- [SOURCE EXCERPT]
* start *

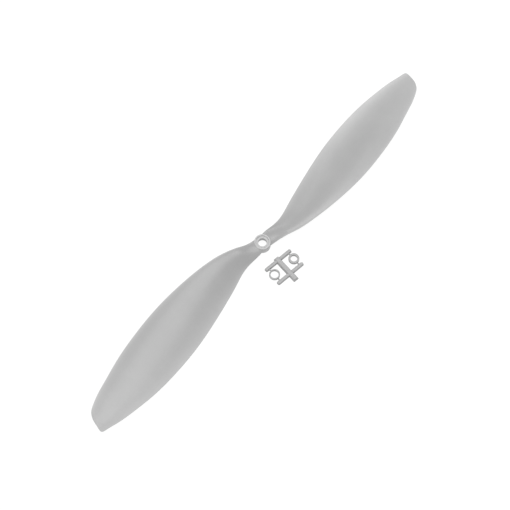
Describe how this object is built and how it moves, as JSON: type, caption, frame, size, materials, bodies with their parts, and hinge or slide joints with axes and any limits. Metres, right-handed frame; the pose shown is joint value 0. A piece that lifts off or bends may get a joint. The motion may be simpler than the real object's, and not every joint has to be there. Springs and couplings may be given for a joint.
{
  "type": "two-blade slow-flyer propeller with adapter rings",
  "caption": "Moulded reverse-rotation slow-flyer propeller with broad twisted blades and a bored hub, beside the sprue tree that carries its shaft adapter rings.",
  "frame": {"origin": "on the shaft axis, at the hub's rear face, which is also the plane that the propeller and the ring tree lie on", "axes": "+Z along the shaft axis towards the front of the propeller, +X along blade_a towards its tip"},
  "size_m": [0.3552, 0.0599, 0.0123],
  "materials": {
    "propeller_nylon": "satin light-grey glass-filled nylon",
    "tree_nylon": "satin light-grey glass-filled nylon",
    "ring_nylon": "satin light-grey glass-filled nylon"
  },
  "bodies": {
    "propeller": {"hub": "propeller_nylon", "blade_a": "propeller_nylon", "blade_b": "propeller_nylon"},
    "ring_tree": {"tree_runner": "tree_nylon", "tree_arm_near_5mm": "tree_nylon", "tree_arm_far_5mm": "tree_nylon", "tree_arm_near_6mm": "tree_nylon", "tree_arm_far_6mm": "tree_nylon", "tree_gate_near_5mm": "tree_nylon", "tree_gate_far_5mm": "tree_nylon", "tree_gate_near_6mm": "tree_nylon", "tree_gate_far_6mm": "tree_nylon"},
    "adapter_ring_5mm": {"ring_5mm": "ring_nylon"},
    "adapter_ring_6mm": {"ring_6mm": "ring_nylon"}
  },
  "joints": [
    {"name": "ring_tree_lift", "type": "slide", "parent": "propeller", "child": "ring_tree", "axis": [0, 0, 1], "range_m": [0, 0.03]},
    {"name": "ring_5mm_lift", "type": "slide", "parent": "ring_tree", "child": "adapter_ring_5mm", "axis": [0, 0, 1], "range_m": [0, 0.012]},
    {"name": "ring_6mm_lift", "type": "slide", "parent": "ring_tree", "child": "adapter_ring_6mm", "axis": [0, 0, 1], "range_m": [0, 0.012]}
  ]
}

* end *

- [EXERCISE TASK] Would you give the material above again, complete and exact?

- [FULL SOLUTION]
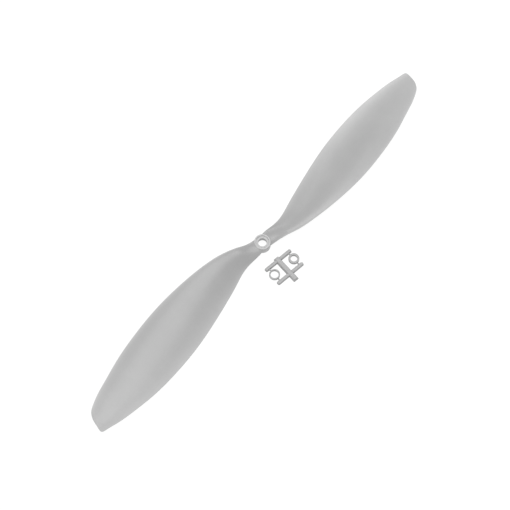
Describe how this object is built and how it moves, as JSON: type, caption, frame, size, materials, bodies with their parts, and hinge or slide joints with axes and any limits. Metres, right-handed frame; the pose shown is joint value 0. A piece that lifts off or bends may get a joint. The motion may be simpler than the real object's, and not every joint has to be there. Springs and couplings may be given for a joint.
{
  "type": "two-blade slow-flyer propeller with adapter rings",
  "caption": "Moulded reverse-rotation slow-flyer propeller with broad twisted blades and a bored hub, beside the sprue tree that carries its shaft adapter rings.",
  "frame": {"origin": "on the shaft axis, at the hub's rear face, which is also the plane that the propeller and the ring tree lie on", "axes": "+Z along the shaft axis towards the front of the propeller, +X along blade_a towards its tip"},
  "size_m": [0.3552, 0.0599, 0.0123],
  "materials": {
    "propeller_nylon": "satin light-grey glass-filled nylon",
    "tree_nylon": "satin light-grey glass-filled nylon",
    "ring_nylon": "satin light-grey glass-filled nylon"
  },
  "bodies": {
    "propeller": {"hub": "propeller_nylon", "blade_a": "propeller_nylon", "blade_b": "propeller_nylon"},
    "ring_tree": {"tree_runner": "tree_nylon", "tree_arm_near_5mm": "tree_nylon", "tree_arm_far_5mm": "tree_nylon", "tree_arm_near_6mm": "tree_nylon", "tree_arm_far_6mm": "tree_nylon", "tree_gate_near_5mm": "tree_nylon", "tree_gate_far_5mm": "tree_nylon", "tree_gate_near_6mm": "tree_nylon", "tree_gate_far_6mm": "tree_nylon"},
    "adapter_ring_5mm": {"ring_5mm": "ring_nylon"},
    "adapter_ring_6mm": {"ring_6mm": "ring_nylon"}
  },
  "joints": [
    {"name": "ring_tree_lift", "type": "slide", "parent": "propeller", "child": "ring_tree", "axis": [0, 0, 1], "range_m": [0, 0.03]},
    {"name": "ring_5mm_lift", "type": "slide", "parent": "ring_tree", "child": "adapter_ring_5mm", "axis": [0, 0, 1], "range_m": [0, 0.012]},
    {"name": "ring_6mm_lift", "type": "slide", "parent": "ring_tree", "child": "adapter_ring_6mm", "axis": [0, 0, 1], "range_m": [0, 0.012]}
  ]
}